API Specs Docs Crawler

This project is an API specs documentation crawler that extracts endpoints and their descriptions using Crawlee & Playwright. It supports three common types of API specs documentation: individualPages, singlePage, and singlePageSections.

Features

  • Crawls API documentation to extract endpoints and their descriptions
  • Supports three types of API specs documentation: individualPages, singlePage, and singlePageSections
  • Utilizes Crawlee & Playwright for efficient and robust crawling
  • Configurable via parameters to customize the crawling behavior

Supported API Specs Types

1. individualPages

In this type, each endpoint has its own dedicated page. The crawler visits each page and extracts the endpoint and its description.

Examples

Supported Parameters

  • globs: List of globs to include in the crawling. Default: []
  • globs_exclude: List of globs to exclude from the crawling. Default: []
  • selectors.name: In case of individual pages with multiple endpoints, this selector is used to extract the endpoint name.
  • selectors.delimiter: In case of individual pages with multiple endpoints, this delimiter is used to split the endpoint section.

2. singlePage

In this type, all endpoints are listed on a single page.
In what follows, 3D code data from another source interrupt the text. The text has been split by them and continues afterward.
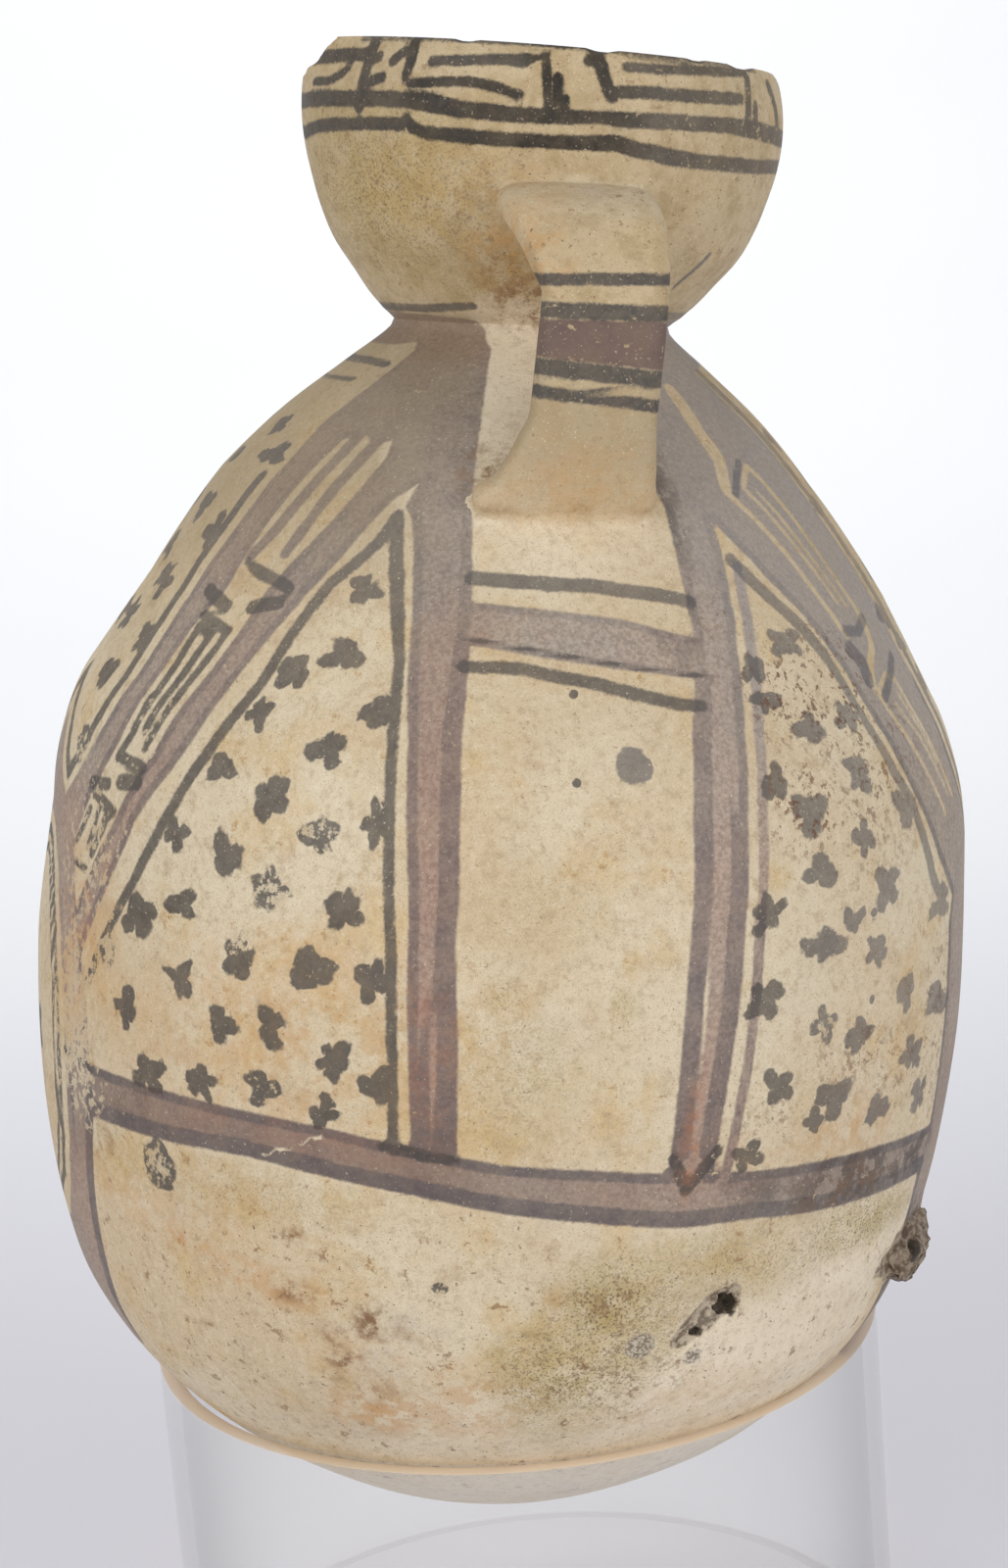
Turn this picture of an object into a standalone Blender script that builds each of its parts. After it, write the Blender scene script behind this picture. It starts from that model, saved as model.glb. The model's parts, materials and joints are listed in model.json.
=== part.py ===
# A painted clay amphora standing in a clear ring.
#
# The amphora is one hollow piece of fired clay: a deep round-bottomed body, a narrow neck,
# a wide cup-shaped mouth and two strap handles from cup to shoulder. Its round bottom can't
# stand alone, so it rests, leaning a little, in an open ring cut from clear tube.
# Metres, +Z up. The front of the amphora looks towards -Y.

import math

import bmesh
import bpy
import numpy as np
from mathutils import Matrix, Vector, noise

# The ring that carries the amphora
RING_DIAMETER = 0.2032
RING_WALL = 0.0045
RING_HEIGHT = 0.1127
RING_EDGE_BREAK = 0.0005
RING_SIDES = 64

# The turned shape, in the amphora's own upright frame, from its lowest point
BODY_DIAMETER = 0.2530
NECK_DIAMETER = 0.0740
CUP_DIAMETER = 0.1270
NECK_HEIGHT = 0.3225
CUP_HEIGHT = 0.0705
RIM_HEIGHT = NECK_HEIGHT + CUP_HEIGHT
BODY_WALL = 0.0070
CUP_WALL = 0.0056
FLOOR_WALL = 0.0090
TURNED_SIDES = 52

# What the maker's hand and the firing did to the turned shape
BODY_DEPTH_RATIO = 1.004
BELLY_OFF_CENTRE = -0.0021
CUP_OFF_CENTRE = 0.0025
RIM_TILT = math.radians(2.4)

# How it sits in the ring
LEAN_TO_RIGHT = math.radians(6.5)
LEAN_BACK = math.radians(3.5)
SEAT_OFF_CENTRE = 0.0008
REST_GAP = 0.0003

# The strap handles
HANDLE_WIDTH = 0.0310
HANDLE_THICKNESS = 0.0100
HANDLE_STANDS_OUT = 0.0290
HANDLE_TOP_ABOVE_NECK = 0.0305
HANDLE_FOOT_BELOW_NECK = 0.0380
HANDLE_LEFT_FLARE_TOP = 0.0080
HANDLE_LEFT_FLARE_FOOT = 0.0120
HANDLE_RIGHT_FLARE_TOP = 0.0030
HANDLE_RIGHT_FLARE_FOOT = 0.0050
HANDLE_TURN = math.radians(9.8)
STRAP_CORNERS = 12

# The break in the rim, and the damage low on the right. A turn is from the front to the right,
# and a rise is a share of the neck's height.
CHIP_LENGTH = 0.0640
CHIP_SLOPE = math.radians(42.0)
KNOB_WIDTH = 0.0290
KNOB_HEIGHT = 0.0215
KNOB_STANDS_OUT = 0.0062
KNOB_TURN = math.radians(70.0)
KNOB_RISE = 0.260
KNOB_HOLE_WIDTH = 0.0090
KNOB_HOLE_TURN = math.radians(68.5)
KNOB_HOLE_RISE = 0.252
SCAR_WIDTH = 0.0190
SCAR_HEIGHT = 0.0130
SCAR_DEPTH = 0.0022
SCAR_TURN = math.radians(26.5)
SCAR_RISE = 0.258
PIT_WIDTH = 0.0055
PIT_DEPTH = 0.0040
PIT_TURN = math.radians(28.8)
PIT_RISE = 0.273

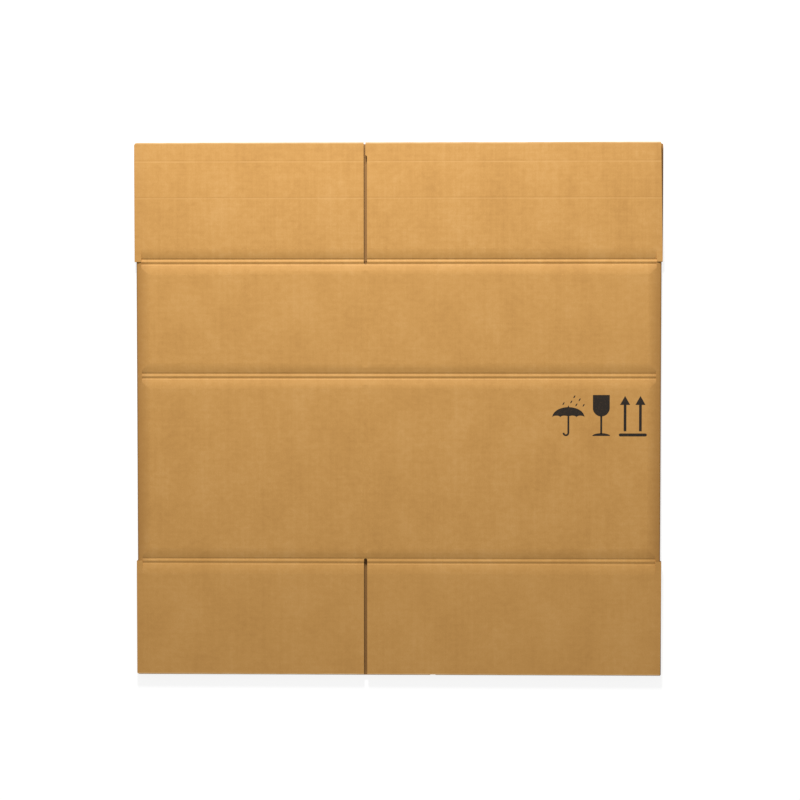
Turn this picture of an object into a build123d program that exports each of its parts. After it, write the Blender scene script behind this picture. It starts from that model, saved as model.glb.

The crawler visits the page and extracts the endpoints and their descriptions.

Examples

Supported Parameters

  • selectors.name: Selector to extract the endpoint name.
  • selectors.delimiter: Delimiter to split the endpoint section.

3. singlePageSections

In this type, all endpoints are listed on a single page but divided into sections. The crawler visits the page and extracts the endpoints and their descriptions.

Examples

Supported Parameters

  • selectors.section: Selector to extract the section name.
  • selectors.delimiter: Selector to extract the endpoint name.